As Oliver, Roy Marsh came out looking like Count Dracula after a rather invasive botox session: it worked splendidly. The vampiric element underscored the story’s sudden detour when Oliver accidentally slashes his wrist on broken glass while clumsily trying to fix his leading lady a drink. One thing that was not deft in March’s performance was knocking into the drinks table and spilling everything onto the floor or across the table. There he looked like he was trying to look clumsy.

Other than that, Marsh delivered a fine, arch performance. Marsh seemed intent on twisting and wringing that famous theatre-world quip that “dying is easy; comedy is hard”. Ably assisted by Karen Askew, he squeezed some delicious comedy out of Oliver’s bleeding to death.

Askew as Lavinia hits all the right tones in her parody of an upper-class lady used to being pampered. The six-person supporting cast did also handled their parts nicely and made the central action come through clearly and comically.

In fact, this was one of the most solid productions I have seen the Stage Club mount in that there was not not a single weak performance anywhere, despite the large cast.

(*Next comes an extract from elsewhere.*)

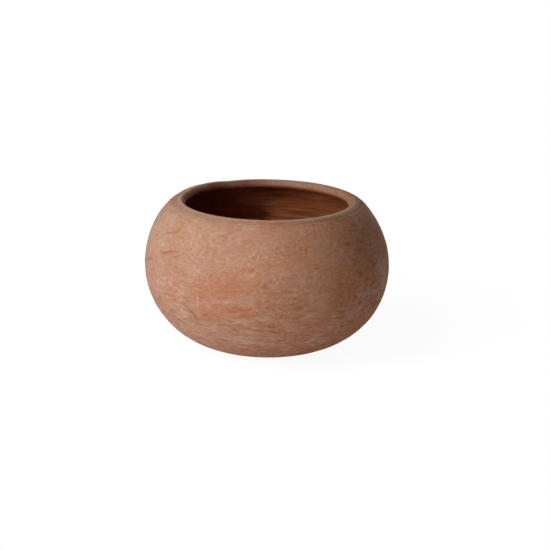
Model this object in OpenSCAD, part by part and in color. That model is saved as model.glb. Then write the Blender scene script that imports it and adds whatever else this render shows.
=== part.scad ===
// Squat terracotta planter bowl with an incurved shoulder and a rolled lip.
// The fired pot is one body. It is drawn as the four clay sections that a potter forms and
// joins while the clay is damp: a floor slab, a lower wall set on it, an upper wall locked to
// the lower one at the belly, and a coil that is rolled into the lip.
// The foot rests on z = 0 and the bowl is turned about the Z axis.

/* [Bowl] */
// Width across the belly, the widest part
belly_d = 500; // [460:2:530]
// Height of the belly above the ground
belly_z = 166; // [155:1:180]
// Height from the ground to the top of the lip
bowl_h = 300; // [286:1:330]
// Thickness of the wall
wall_t = 15; // [11:0.5:18]

/* [Floor] */
// Width of the flat foot
foot_d = 226; // [220:2:260]
// Width of the flat floor inside
floor_d = 230; // [200:2:250]
// Thickness of the floor slab
slab_t = 18; // [14:0.5:24]
// Width of the ring that the pot stands on
foot_ring_w = 35; // [20:1:50]
// Depth of the hollow inside that ring
foot_hollow_h = 3; // [1:0.5:5]
// Width of the slope between the ring and the hollow
foot_slope_w = 10; // [2:1:20]
// Diameter of the drain hole
drain_d = 28; // [16:1:50]

/* [Shoulder] */
// How much longer the shoulder's radius is than that of one arc up to the lip, which fills it out
shoulder_fullness = 19; // [8:1:30]
// Radius of the neck, the tighter curve that turns the shoulder in to the lip
neck_r = 40; // [34:1:46]

/* [Mouth] */
// Clear width inside the lip
mouth_d = 334; // [310:2:350]
// Thickness of the rolled lip
lip_t = 19; // [17:0.5:24]
// How far the lip stands proud of the neck, which leaves a turned line under it
lip_proud = 0.4; // [0.2:0.1:1]
// Width of clay below the lip that belongs to its coil
lip_skirt_w = 3; // [2:0.5:8]

/* [Joints] */
// How deep the wall's foot is let into the floor slab
seat_h = 4; // [2:0.5:8]
// Width of the ridge that locks the upper wall to the lower one
ridge_w = 7; // [4:0.5:9]
// Height of that ridge
ridge_h = 5; // [2:0.5:8]
// How much each side of the ridge leans in
ridge_lean = 1.5; // [0.5:0.1:1.9]

/* [Hidden] */
$fn = 180;
outer_clay = "#C1947D";
inner_clay = "#A8684A";

belly_r = belly_d / 2;
foot_r = foot_d / 2;
floor_r = floor_d / 2;
hollow_r = foot_r - foot_ring_w;
lip_r = lip_t / 2;
past = 1; // how far a cut runs past what it cuts
reach = belly_d; // longer than any line across the section

// A section is drawn with x as the radius and y as the height.
// Radius of an arc that starts upright and has come in by inset once it has risen by rise
function arc_radius(rise, inset) = (rise ^ 2 + inset ^ 2) / (2 * inset);

function angle_of(v) = atan2(v.y, v.x);

// Angle between sides a and b of a triangle, opposite side c
function corner_angle(a, b, c) = acos((a ^ 2 + b ^ 2 - c ^ 2) / (2 * a * b));

// The lower wall's two faces leave the belly upright. The outer one comes down to the edge of
// the foot, the inner one to the edge of the floor.
outer_low_r = arc_radius(belly_z, belly_r - foot_r);
outer_low_c = [belly_r - outer_low_r, belly_z];
inner_low_r = arc_radius(belly_z - slab_t, belly_r - wall_t - floor_r);
inner_low_c = [belly_r - wall_t - inner_low_r, belly_z];

// The shoulder's outer face leaves the belly upright. One arc that passes inside the lip's outer
// face by lip_proud would have the radius whole_arc_r, and the shoulder's own is longer.
lip_c = [mouth_d / 2 + lip_r, bowl_h - lip_r];
flush_r = lip_r - lip_proud;
shoulder_in = belly_r - lip_c.x;
shoulder_up = lip_c.y - belly_z;
whole_arc_r = (shoulder_in ^ 2 + shoulder_up ^ 2 - flush_r ^ 2) / (2 * (shoulder_in - flush_r));
shoulder_r = whole_arc_r + shoulder_fullness;
shoulder_c = [belly_r - shoulder_r, belly_z];

// The neck carries on from the shoulder with no corner, and it is the neck that passes inside the
// lip's outer face. The three centres make a triangle, which gives the angle up the shoulder at
// which the neck starts.
shoulder_to_neck = shoulder_r - neck_r;
neck_to_lip = neck_r - flush_r;
shoulder_to_lip = norm(lip_c - shoulder_c);
neck_angle = angle_of(lip_c - shoulder_c)
    - corner_angle(shoulder_to_neck, shoulder_to_lip, neck_to_lip);
neck_c = shoulder_c + shoulder_to_neck * [cos(neck_angle), sin(neck_angle)];

// Angles up the neck from its centre: the middle of the lip, and the coil's lower end
lip_angle = angle_of(lip_c - neck_c);
roll_angle = asin(lip_r / neck_to_lip);
coil_angle = lip_angle - roll_angle - lip_skirt_w / neck_r * 180 / PI;

// Everything between two heights, outward from a radius
module band(low, high, from = 0) {
    translate([from, low])
        square([reach, high - low]);
}

// The half of a circle that lies outward of its centre, or of the axis if that is further out
module outer_half(centre, radius) {
    intersection() {
        translate(centre)
            circle(r = radius);
        band(centre.y - reach, centre.y + reach, max(centre.x, 0));
    }
}

// A stretch of wall between two angles about the centre of its outer face
module wall_slice(centre, outer_r, from, to) {
    intersection() {
        difference() {
            outer_half(centre, outer_r);
            outer_half(centre, outer_r - wall_t);
        }
        translate(centre)
            polygon([[0, 0], reach * [cos(from), sin(from)], reach * [cos(to), sin(to)]]);
    }
}

// The ridge runs round the middle of the lower wall's top edge.
module belly_ridge() {
    root = ridge_w / 2;
    crest = root - ridge_lean;
    translate([belly_r - wall_t / 2, belly_z])
        polygon([[-root, 0], [root, 0], [crest, ridge_h], [-crest, ridge_h]]);
}

// A disc whose edge carries on the curve of the wall. Its middle stands up inside the wall's foot.
module floor_slab() {
    color(inner_clay)
        difference() {
            union() {
                rotate_extrude()
                    intersection() {
                        outer_half(outer_low_c, outer_low_r);
                        band(0, slab_t - seat_h);
                    }
                cylinder(r = foot_r, h = slab_t - seat_h);
                cylinder(r = floor_r, h = slab_t);
            }
            translate([0, 0, -past])
                cylinder(r = hollow_r, h = past);
            cylinder(r1 = hollow_r, r2 = hollow_r - foot_slope_w, h = foot_hollow_h);
            translate([0, 0, -past])
                cylinder(d = drain_d, h = slab_t + 2 * past);
        }
}

module lower_wall() {
    color(outer_clay)
        rotate_extrude() {
            intersection() {
                outer_half(outer_low_c, outer_low_r);
                band(slab_t - seat_h, slab_t, floor_r);
            }
            difference() {
                intersection() {
                    outer_half(outer_low_c, outer_low_r);
                    band(slab_t, belly_z, floor_r);
                }
                translate(inner_low_c)
                    circle(r = inner_low_r);
            }
            belly_ridge();
        }
}

module upper_wall() {
    color(outer_clay)
        rotate_extrude()
            difference() {
                union() {
                    wall_slice(shoulder_c, shoulder_r, 0, neck_angle);
                    wall_slice(neck_c, neck_r, neck_angle, coil_angle);
                }
                belly_ridge();
            }
}

module rim_coil() {
    color(outer_clay)
        rotate_extrude() {
            wall_slice(neck_c, neck_r, coil_angle, lip_angle);
            translate(lip_c)
                circle(r = lip_r);
        }
}

floor_slab();
lower_wall();
upper_wall();
rim_coil();
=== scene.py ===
"""A squat, hand-thrown terracotta planter bowl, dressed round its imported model.

The bowl is one turned outline. The outline is cut into the four clay sections of the model, and one
tree of nodes throws them all, so that turning marks run on from each section to the next.
Lengths are in metres in the model's own frame: the foot stands on z = 0 and the axis is Z.
"""

import logging
import math
from dataclasses import dataclass
from enum import Enum
from functools import cached_property
from typing import Any, Mapping, Optional, Sequence, Union

import bpy
import numpy as np
from mathutils import Matrix, Vector


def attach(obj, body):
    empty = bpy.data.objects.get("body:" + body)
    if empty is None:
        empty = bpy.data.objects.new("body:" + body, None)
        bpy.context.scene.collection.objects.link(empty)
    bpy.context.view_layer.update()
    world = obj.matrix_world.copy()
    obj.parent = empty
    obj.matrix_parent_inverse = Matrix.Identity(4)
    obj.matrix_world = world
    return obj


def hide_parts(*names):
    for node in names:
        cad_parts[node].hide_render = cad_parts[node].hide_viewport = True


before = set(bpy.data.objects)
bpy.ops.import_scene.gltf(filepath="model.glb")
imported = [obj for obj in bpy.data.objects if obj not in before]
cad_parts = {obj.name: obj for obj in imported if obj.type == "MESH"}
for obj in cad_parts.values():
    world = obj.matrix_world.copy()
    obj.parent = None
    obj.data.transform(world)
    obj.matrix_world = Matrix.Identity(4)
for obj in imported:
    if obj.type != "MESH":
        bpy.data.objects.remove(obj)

LOG = logging.getLogger("planter")
BODY = "root"
TURN = 2 * math.pi
MIDDLE = (0.0, 0.0, 0.15)

Operand = Union["Term", float, int]
Point = tuple[float, float]
Span = tuple[float, float]
Colour = tuple[float, float, float, float]


def tint(code: str) -> Colour:
    """Turns a colour written for the screen into the linear one that shaders use.

    Args:
        code: Six hexadecimal digits after a hash sign.

    Returns:
        Red, green, blue and an alpha of 1.
    """
    shares = [int(code[i : i + 2], 16) / 255 for i in (1, 3, 5)]
    linear = [s / 12.92 if s <= 0.04045 else ((s + 0.055) / 1.055) ** 2.4 for s in shares]
    return (linear[0], linear[1], linear[2], 1.0)


# ---------------------------------------------------------------------------------------- nodes


class Term:
    """A node's output that arithmetic can be written with.

    Each operator adds a Math node to the tree that the output is in.
    """

    def __init__(self, maker: "NodeMaker", socket: bpy.types.NodeSocket) -> None:
        """Wraps one output.

        Args:
            maker: The maker of the tree that the output is in.
            socket: The output itself.
        """
        self.maker = maker
        self.socket = socket

    def __add__(self, other: Operand) -> "Term":
        """Gives self + other."""
        return self.maker.math("ADD", self, other)

    def __radd__(self, other: Operand) -> "Term":
        """Gives other + self."""
        return self.maker.math("ADD", other, self)

    def __sub__(self, other: Operand) -> "Term":
        """Gives self - other."""
        return self.maker.math("SUBTRACT", self, other)

    def __rsub__(self, other: Operand) -> "Term":
        """Gives other - self."""
        return self.maker.math("SUBTRACT", other, self)

    def __mul__(self, other: Operand) -> "Term":
        """Gives self * other."""
        return self.maker.math("MULTIPLY", self, other)

    def __rmul__(self, other: Operand) -> "Term":
        """Gives other * self."""
        return self.maker.math("MULTIPLY", other, self)

    def __truediv__(self, other: Operand) -> "Term":
        """Gives self / other."""
        return self.maker.math("DIVIDE", self, other)

    def __mod__(self, other: Operand) -> "Term":
        """Gives self % other."""
        return self.maker.math("MODULO", self, other)


class Made:
    """A node that has just been made, whose outputs are picked by name."""

    def __init__(self, maker: "NodeMaker", node: bpy.types.Node) -> None:
        """Wraps one node.

        Args:
            maker: The maker of the tree that the node is in.
            node: The node itself.
        """
        self.maker = maker
        self.node = node

    def __getitem__(self, name: str) -> Term:
        """Gives the output of that identifier or name."""
        return Term(self.maker, find_socket(self.node.outputs, name))


def find_socket(sockets: Sequence[bpy.types.NodeSocket], name: str) -> bpy.types.NodeSocket:
    """Finds a socket by its identifier, or else by its name.

    Args:
        sockets: A node's inputs or outputs.
        name: The identifier or the name. Sockets that are switched off are passed over.

    Returns:
        The first socket that matches.
    """
    shown = [s for s in sockets if s.enabled]
    for socket in shown:
        if socket.identifier == name:
            return socket
    return next(s for s in shown if s.name == name)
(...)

Of course, some actors were clearly better than others, but everybody, down to the smallest walk-on in Present Slaughter, did at least a commendable job. The sum of the parts was a quite enjoyable whole that shows the high quality local amateur theatre scene is capable of serving up. In fact, this Stage Club production could teach a few lessons on pinpoint comedy to some productions put up by ostensible theatre professionals here in Singapore.